Monday, May 09, 2005

Bust a Move

At long last, our furniture has arrived. I hadn't expected it to show up on Sunday, so this was a pleasant surprise. The pleasantness of the surprise ended after the very first item came out of the truck, and we saw that it was damaged. I'm not talking about a flowerpot or a spoon here. It was our brand-spankin'-new leather sofabed. The cross beam underneath was cracked. Sure, it's a piece of like 1X3 wood, but it took some significant force to crack it considering the whole thing was wrapped better than a mummy in a sleeping bag. The next casualty was one of the glass doors of our lowboy. Completely shattered. As was our full-length mirror. That was a neat trick, because the mirror was wrapped in bubble wrap, in a blanket, between two solid pieces of wood, and the whole thing was taped together. I'm not going to go through a litany of damaged items. I'm not exaggerating when I say there is over $1,000 worth of damage, though. All we know for sure right now is that our stuff was damaged when it was in NJ when it was transferred from the small truck that came to our apartment in NY. Therefore, I formally curse all those who work for Nationwide in NJ. May your reproductive organs be deep-fried while still attached to you, then force-fed to you. Then I want your skin stripped off and cooked into bacon and served to your children. Or your pets. Whatever. Then, I want every fiber in every muscle in your misbegotten bodies to be plucked like a harp string with a dental pick until it snaps with whatever musical note is appropriate. Oh, and before all this starts, I want your eyelids removed so you can't avoid seeing this.
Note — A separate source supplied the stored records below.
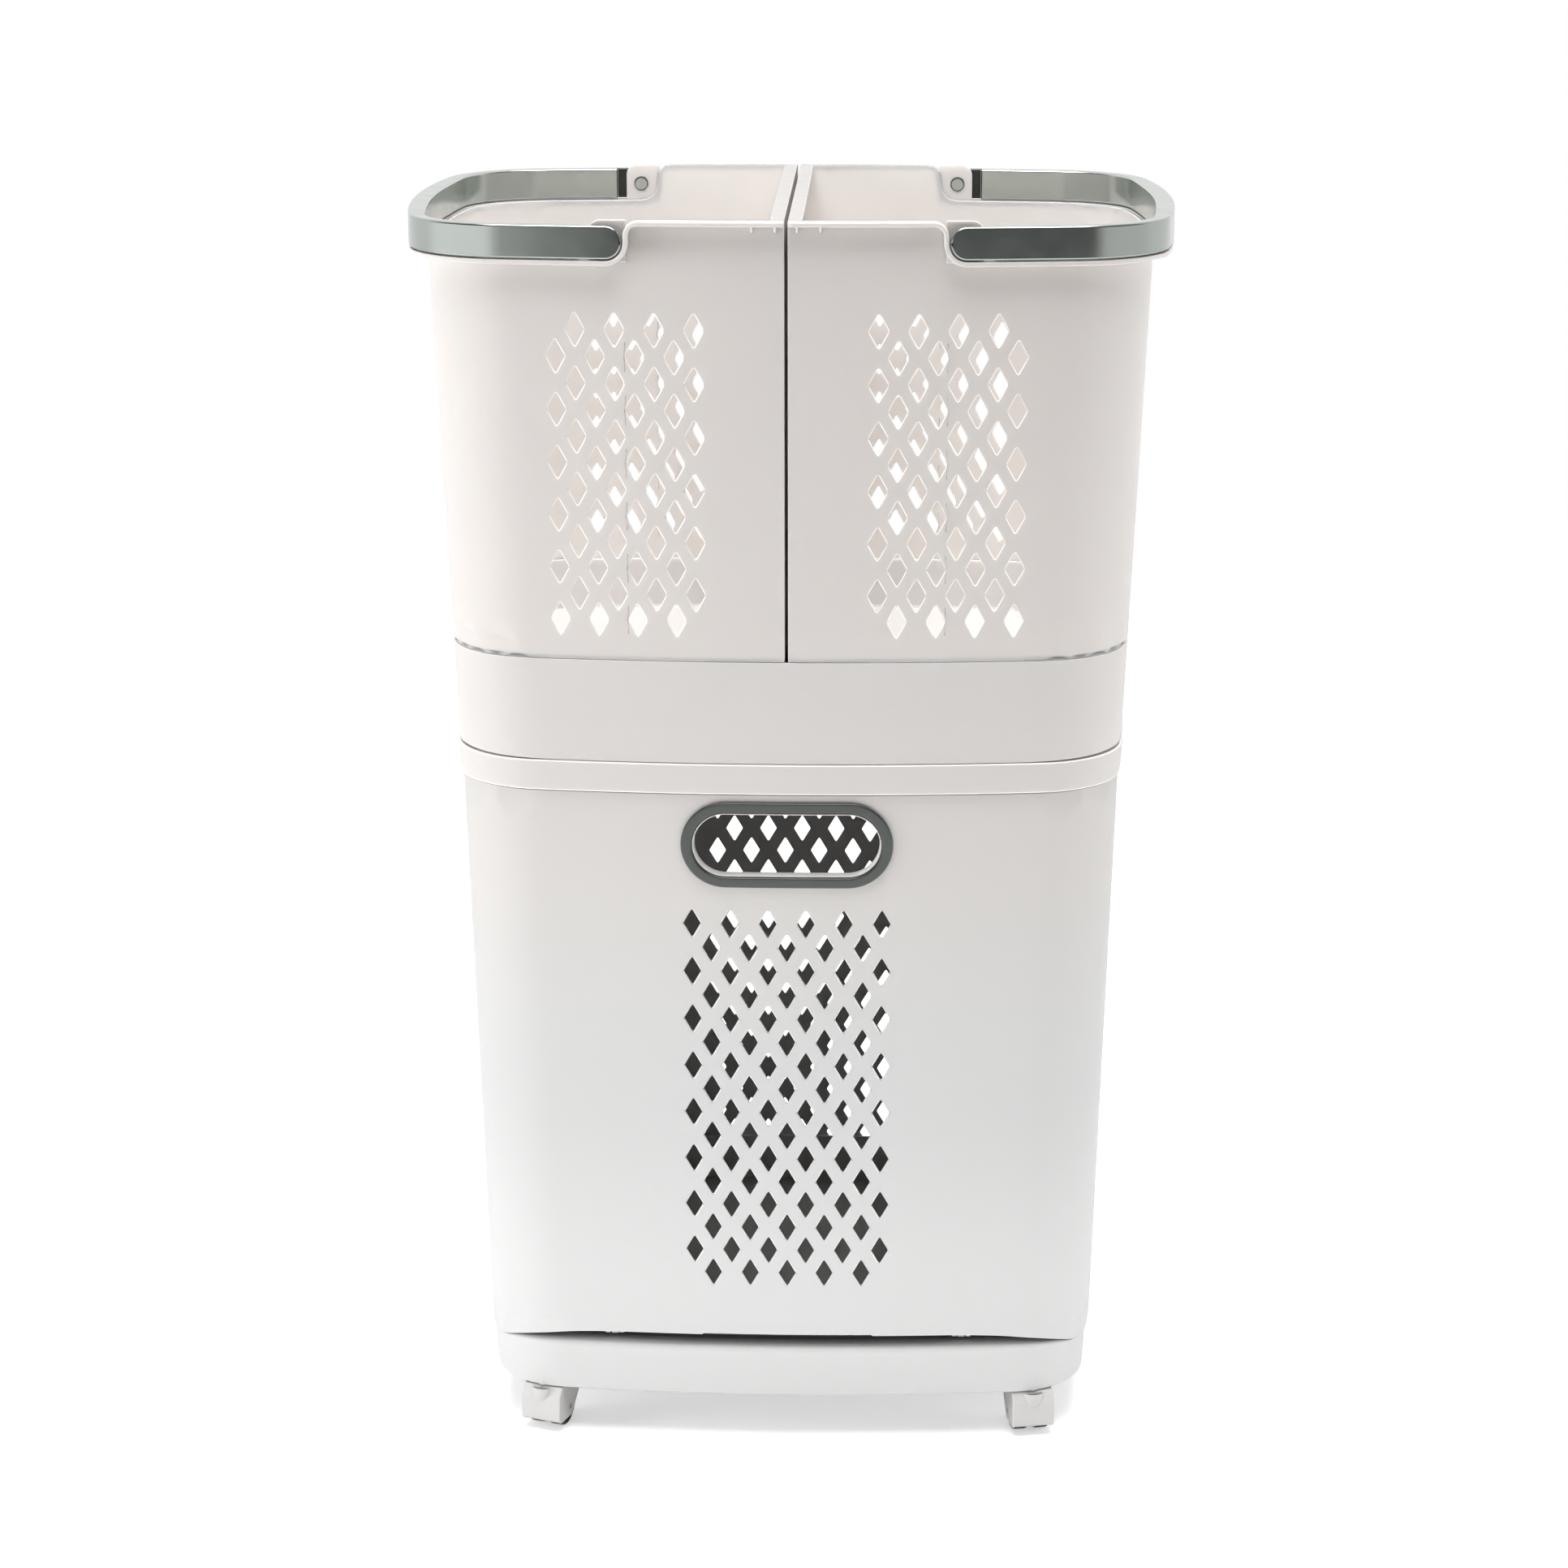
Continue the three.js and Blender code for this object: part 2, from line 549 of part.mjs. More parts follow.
// Ears under the bucket's floor, in pairs, that the hinge pins pass through.
function bucketEars() {
	const { innerX, outerX, thick, half } = EAR;
	const ears = [];
	for (const side of [-1, 1]) {
		for (const x of [innerX + thick / 2, outerX - thick / 2]) {
			const across = [side * x - thick / 2, side * x + thick / 2];
			const plate = box(across, [HINGE.y - half, HINGE.y + half], [HINGE.z - half, BUCKET.floor + OVER]);
			ears.push(cut(plate, rodX(HINGE.holeRadius, WIDE, HINGE.y, HINGE.z)));
		}
	}
	return ears;
}

// The base: skirt, deck, a rim inside the housing, a low sill under the bin's front, caster sockets,
// ribs under the deck and hinge lugs.
function baseTray() {
	const skirt = layer(BASE, 0, BASE_WALL, BASE_BOTTOM, BASE_TOP);
	const deck = slab(BASE, BASE_WALL / 2, BASE_TOP - PLATE, BASE_TOP);
	const rimWall = layer(LOWER, WALL + GAP, WALL + GAP + BASE_WALL, BASE_TOP - OVER, BASE_RIM);
	const rim = rimWall.intersect(box(WIDE, [SEAM_Y + SEAM_GAP, FAR], HEIGHT));
	const strip = layer(BASE, 0, SILL_WIDTH, BASE_TOP - OVER, BASE_TOP + ARCH.sillRise + OVER);
	const sill = strip.intersect(alongY(archOutline(BASE_TOP, ARCH.sillRise), -FAR, ARCH_END_Y));
	const body = join(skirt, deck, rim, sill, ...baseRibs(), ...baseSockets(), ...hingeLugs());
	return cut(body, ...socketBores(), hingeBore());
}

function baseRibs() {
	const inside = slab(BASE, BASE_WALL / 2, RIB.bottom, BASE_TOP - OVER);
	const rib = (y) => inside.intersect(box(WIDE, [y - RIB.half, y + RIB.half], HEIGHT));
	return [rib(-RIB.y), rib(RIB.y)];
}

function baseSockets() {
	return CASTERS.map(({ x, y }) => rodZ(SOCKET_RADIUS, x, y, [BASE_BOTTOM, BASE_TOP - OVER]));
}

function socketBores() {
	const bore = STEM.radius + BORE_LOOSE;
	return CASTERS.map(({ x, y }) => rodZ(bore, x, y, [BASE_BOTTOM - OVER, STEM.top + OVER]));
}

function hingeLugs() {
	const reachY = [HINGE.y - LUG.half, HINGE.y + LUG.half];
	const right = box([LUG.fromX, LUG.toX], reachY, [BASE_TOP - OVER, LUG.top]);
	const left = box([-LUG.toX, -LUG.fromX], reachY, [BASE_TOP - OVER, LUG.top]);
	return [left, right];
}

function hingeBore() {
	return rodX(HINGE.holeRadius, [-FAR / 2, FAR / 2], HINGE.y, HINGE.z);
}

function hingePin() {
	const half = (PIN_X[1] - PIN_X[0]) / 2;
	return rodX(HINGE.radius, [-half, half], 0, 0);
}

// A caster's hood: closed in front and on top, open below and behind, with a web between the wheels.
function casterHood() {
	const { halfWidth, front, top, skin, web } = HOOD;
	const body = alongX(vectors(HOOD_OUTLINE), -halfWidth, halfWidth);
	const rightHollow = alongX(vectors(HOOD_HOLLOW), web / 2, halfWidth - skin);
	const leftHollow = alongX(vectors(HOOD_HOLLOW), skin - halfWidth, -web / 2);
	const boss = rodZ(BOSS.radius, 0, BOSS.proud - BOSS.radius, [BOSS.bottom, top]);
	const frontHalf = box(WIDE, [-FAR, front + skin], HEIGHT);
	const axleBore = rodX(AXLE.radius + AXLE_LOOSE, WIDE, AXLE.y, AXLE.z, AXLE.sides);
	const stemBore = rodZ(STEM.radius + BORE_LOOSE, 0, 0, [STEM.bottom - GAP, top + OVER]);
	const hood = cut(body, rightHollow, leftHollow).add(boss.intersect(frontHalf));
	return cut(hood, axleBore, stemBore);
}

function casterStem() {
	return rodZ(STEM.radius, 0, 0, [STEM.bottom, STEM.top]);
}

function casterAxle() {
	const half = HOOD.halfWidth - AXLE_END;
	return rodX(AXLE.radius, [-half, half], 0, 0, AXLE.sides);
}

// A plain wheel with a bore for the axle. One of its flats lies on the floor.
function casterWheel() {
	const half = WHEEL.width / 2;
	const bore = AXLE.radius + BORE_LOOSE;
	const radius = WHEEL.flat / Math.cos(Math.PI / WHEEL.sides);
	const profile = vectors([
		[bore, -half],
		[radius, -half],
		[radius, half],
		[bore, half],
		[bore, -half],
	]);
	const geometry = new THREE.LatheGeometry(profile, WHEEL.sides, Math.PI / WHEEL.sides);
	geometry.rotateZ(Math.PI / 2);
	return solid(geometry);
}

// A named mesh for a solid that was modelled about origin.
function piece(name, body, finish, origin = [0, 0, 0]) {
	const { vertProperties, triVerts } = body.getMesh();
	const geometry = new THREE.BufferGeometry();
	geometry.setAttribute('position', new THREE.BufferAttribute(new Float32Array(vertProperties), 3));
	geometry.setIndex(new THREE.BufferAttribute(new Uint32Array(triVerts), 1));
	geometry.translate(-origin[0], -origin[1], -origin[2]);
	geometry.computeVertexNormals();
	const mesh = new THREE.Mesh(geometry, new THREE.MeshStandardMaterial({ ...finish, flatShading: true }));
	mesh.name = name;
	mesh.position.set(...origin);
	return mesh;
}

// A basket with its handle. The handle's group sits on the pivot.
function basketGroup(side, turn) {
	const group = new THREE.Group();
	group.add(piece(`${side}_basket`, basket(), WHITE));
	group.add(piece(`${side}_handle`, handle(), GREY_GREEN, [PIVOT.x, 0, PIVOT.z]));
	group.rotation.z = turn;
	return group;
}

function binGroup() {
	const group = new THREE.Group();
	const hinge = [0, HINGE.y, HINGE.z];
	group.add(piece('bin_front', binFront(), WHITE, hinge));
	group.add(piece('bin_bucket', binBucket(), INNER_WHITE, hinge));
	group.add(piece('grip_ring', gripRing(), GREY_GREEN, hinge));
	return group;
}

function hingePins() {
	const group = new THREE.Group();
	for (const [side, sign] of [['left', -1], ['right', 1]]) {
		const pin = piece(`hinge_pin_${side}`, hingePin(), STEEL);
		pin.position.set((sign * (PIN_X[0] + PIN_X[1])) / 2, HINGE.y, HINGE.z);
		group.add(pin);
	}
	return group;
}

function casterGroup({ name, x, y, yaw }) {
	const group = new THREE.Group();
	group.position.set(x, y, 0);
	group.rotation.z = THREE.MathUtils.degToRad(yaw);
	group.add(piece(`caster_${name}_hood`, casterHood(), CASTER_GREY));
	group.add(piece(`caster_${name}_stem`, casterStem(), STEEL));
	const axle = piece(`caster_${name}_axle`, casterAxle(), STEEL);
	axle.position.set(0, AXLE.y, AXLE.z);
	group.add(axle);
	const wheelX = (HOOD.halfWidth - HOOD.skin + HOOD.web / 2) / 2;
	for (const [side, sign] of [['a', -1], ['b', 1]]) {
		const wheel = piece(`caster_${name}_wheel_${side}`, casterWheel(), TREAD_GREY);
		wheel.position.set(sign * wheelX, AXLE.y, AXLE.z);
		group.add(wheel);
	}
	return group;
}

const sorter = new THREE.Group();
sorter.add(piece('base_tray', baseTray(), WHITE));
sorter.add(piece('rear_housing', rearHousing(), WHITE));
sorter.add(piece('top_band', topBand(), WHITE));
sorter.add(piece('upper_tray', upperTray(), WHITE));
sorter.add(binGroup());
sorter.add(hingePins());
sorter.add(basketGroup('right', 0));
sorter.add(basketGroup('left', Math.PI));
CASTERS.forEach((place) => sorter.add(casterGroup(place)));

export default sorter;
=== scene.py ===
import math

import bmesh
import bpy
from mathutils import Matrix, Vector


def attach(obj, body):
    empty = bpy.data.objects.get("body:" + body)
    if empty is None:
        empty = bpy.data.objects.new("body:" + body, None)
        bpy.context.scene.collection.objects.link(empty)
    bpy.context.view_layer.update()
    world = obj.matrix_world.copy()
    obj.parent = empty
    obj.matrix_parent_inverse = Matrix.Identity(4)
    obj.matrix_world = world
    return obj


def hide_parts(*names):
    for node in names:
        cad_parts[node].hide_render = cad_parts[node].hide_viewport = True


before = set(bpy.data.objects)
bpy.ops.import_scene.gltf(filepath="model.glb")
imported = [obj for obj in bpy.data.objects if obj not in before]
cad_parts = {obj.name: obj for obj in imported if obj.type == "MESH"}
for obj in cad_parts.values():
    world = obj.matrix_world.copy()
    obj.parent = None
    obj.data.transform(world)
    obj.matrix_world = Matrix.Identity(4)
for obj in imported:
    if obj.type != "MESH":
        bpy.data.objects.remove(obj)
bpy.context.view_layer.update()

# camera: a long lens a little above the rim, turned slightly to the left
cameraSetup = {"place": (0.0594, -2.3582, 1.0540), "tilt": 15.207, "turn": 1.584, "lens": 84.38,
               "sensor": 36}
cameraData = bpy.data.cameras.new("studioCamera")
cameraData.lens = cameraSetup["lens"]
cameraData.sensor_width = cameraSetup["sensor"]
studioCamera = bpy.data.objects.new("studioCamera", cameraData)
studioCamera.location = cameraSetup["place"]
turned = (math.radians(90 - cameraSetup["tilt"]), 0, math.radians(cameraSetup["turn"]))
studioCamera.rotation_euler = turned
bpy.context.scene.collection.objects.link(studioCamera)
bpy.context.scene.camera = studioCamera
bpy.context.scene.view_settings.view_transform = "Standard"
print("camera set")

# body outlines: half sizes at height z, corner radius, and lean of the walls per metre of height
upper = {"z": 0.468, "halfWidth": 0.216, "halfDepth": 0.1531, "corner": 0.06, "sideLean": 0.0385,
         "frontLean": 0.0504}
lower = {"z": 0.446, "halfWidth": 0.2143, "halfDepth": 0.1503, "corner": 0.059, "sideLean": 0.0277,
         "frontLean": 0.0468}
foot = {"z": 0.066, "halfWidth": 0.2018, "halfDepth": 0.1325, "corner": 0.052, "sideLean": 0.06,
        "frontLean": 0.02}
rim = {"z": 0.791, "halfWidth": 0.2408, "halfDepth": 0.1784, "corner": 0.07, "sideLean": 0,
       "frontLean": 0}
bow = {"front": 1.25, "side": 0.7}

# stations count round the body from the middle of the front: they equal x as far as flat,
# a quarter is the middle of the side, and back is the middle of the back
flat, quarter = 0.15, 0.29
back = 2 * quarter


def cornerOf(plan):
    # the corner circle touches the bowed front and the bowed side from inside
    front = Vector((0, bow["front"] - plan["halfDepth"]))
    side = Vector((plan["halfWidth"] - bow["side"], 0))
    toFront = bow["front"] - plan["corner"]
    toSide = bow["side"] - plan["corner"]
    between = side - front
    gap = between.length
    along = (toFront ** 2 - toSide ** 2 + gap ** 2) / (2 * gap)
    across = math.sqrt(toFront ** 2 - along ** 2)
    unit = between / gap
    return Vector((front.x + unit.x * along - unit.y * across, front.y + unit.y * along + unit.x * across))


for plan in (upper, lower, foot, rim):
    plan["centre"] = cornerOf(plan)
    plan["frontTurn"] = math.atan2(plan["centre"].x, bow["front"] - plan["halfDepth"] - plan["centre"].y)
    plan["sideTurn"] = math.atan2(-plan["centre"].y, plan["centre"].x - plan["halfWidth"] + bow["side"])
    plan["frontLength"] = bow["front"] * plan["frontTurn"]
    plan["cornerLength"] = plan["corner"] * (math.pi / 2 - plan["frontTurn"] - plan["sideTurn"])
    plan["length"] = plan["frontLength"] + plan["cornerLength"] + bow["side"] * plan["sideTurn"]


def outlinePoint(plan, distance, inset):
    # a point of the right front quarter, by its distance along the outline
    if distance < plan["frontLength"]:
        turn = distance / bow["front"]
        radius = bow["front"] - inset
        return radius * math.sin(turn), bow["front"] - plan["halfDepth"] - radius * math.cos(turn)
    distance -= plan["frontLength"]
    if distance < plan["cornerLength"]:
        turn = plan["frontTurn"] - math.pi / 2 + distance / plan["corner"]
        radius = plan["corner"] - inset
        return plan["centre"].x + radius * math.cos(turn), plan["centre"].y + radius * math.sin(turn)
    turn = (distance - plan["cornerLength"]) / bow["side"] - plan["sideTurn"]
    radius = bow["side"] - inset
    return plan["halfWidth"] - bow["side"] + radius * math.cos(turn), radius * math.sin(turn)


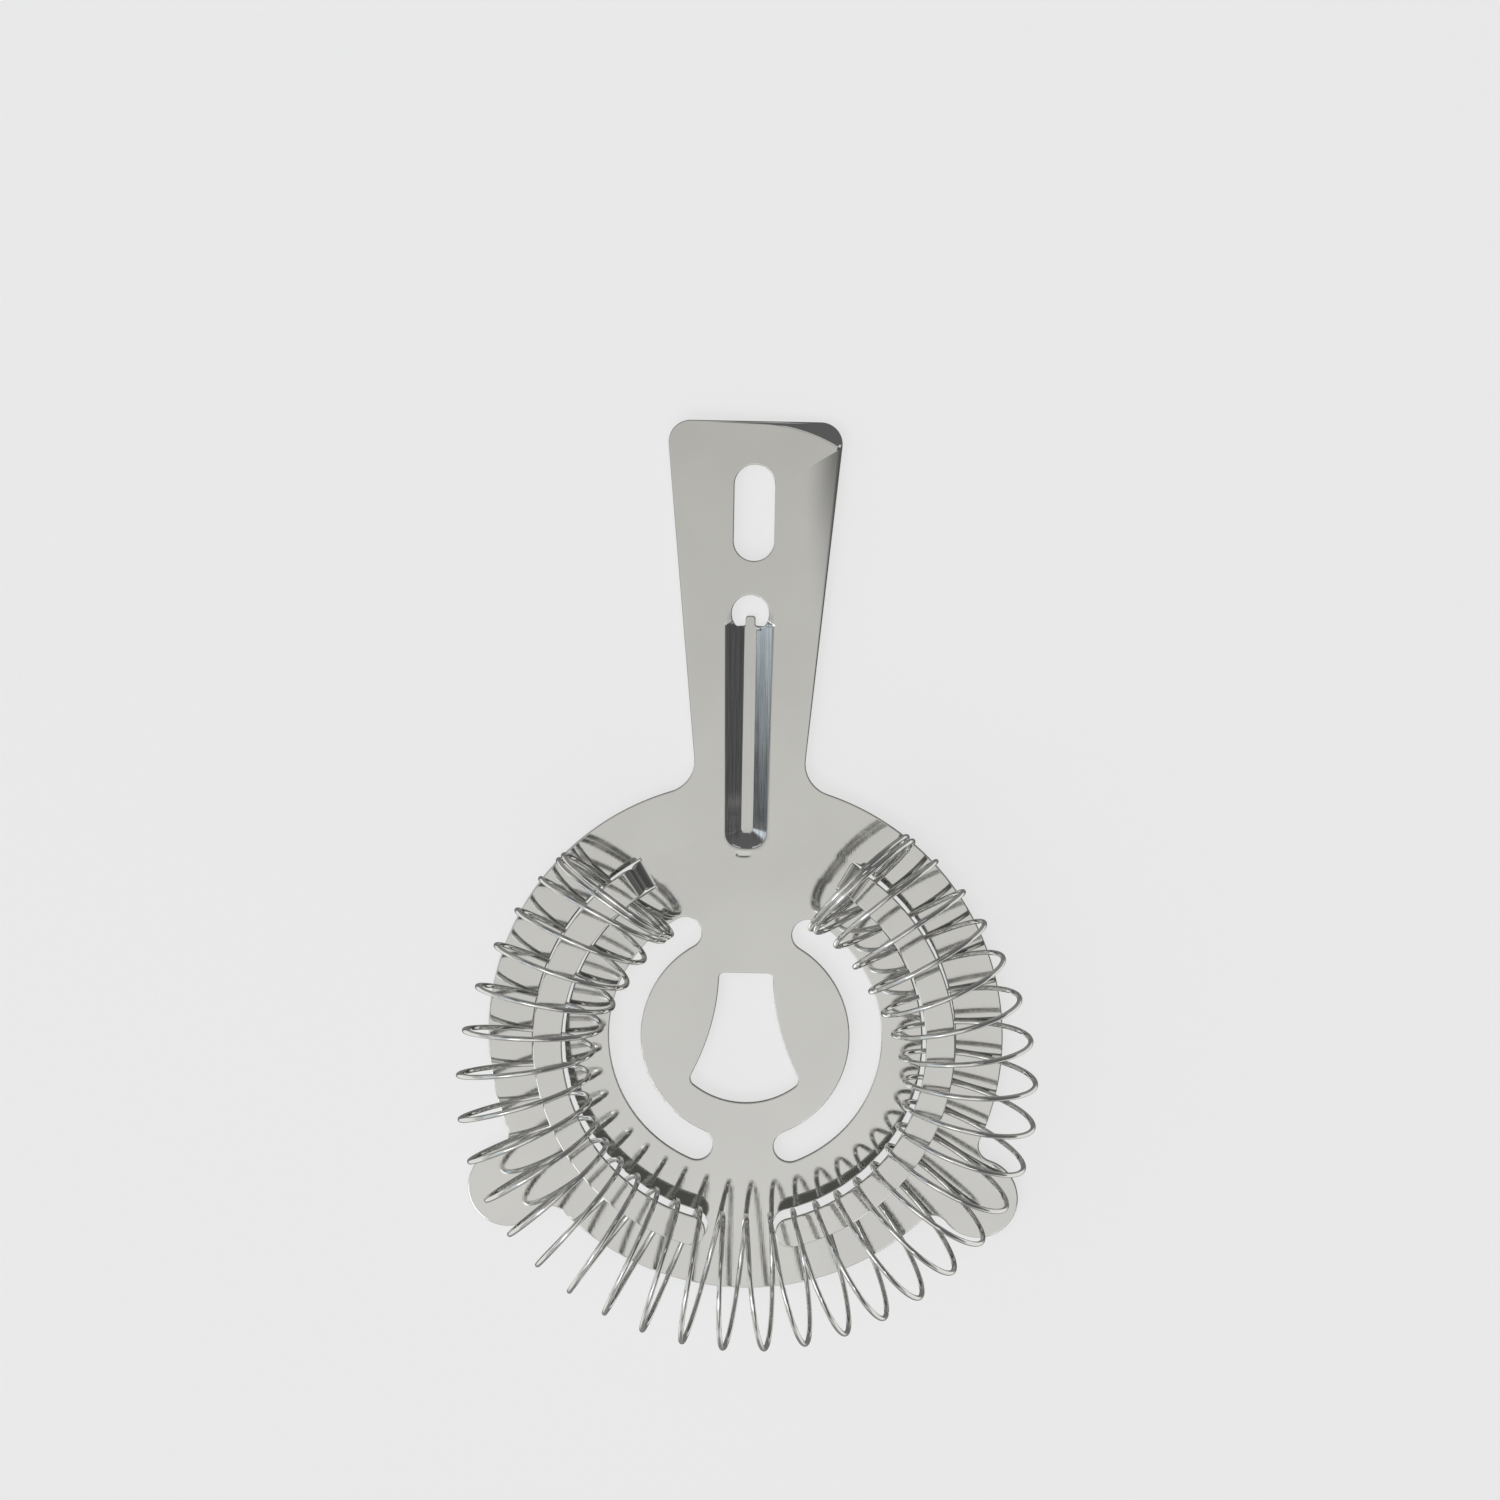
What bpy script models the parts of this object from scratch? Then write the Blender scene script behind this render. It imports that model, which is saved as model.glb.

Sound a bit extreme? It barely scratches the surface. They made my wife cry. I don't really give a rat's ass what they do to me, but if you hurt my wife in any way, you've officially forfeited your life. I would gleefully unleash worlds of pain on those who accidentally brush up against her. Steven King would whimper at the thoughts that go through my head for those who make her cry.

In other news, we got our new license plate and licenses today. My new license doesn't expire until 2035. 2035! I'll be 65, and have the same stupid picture on my license? That's scary.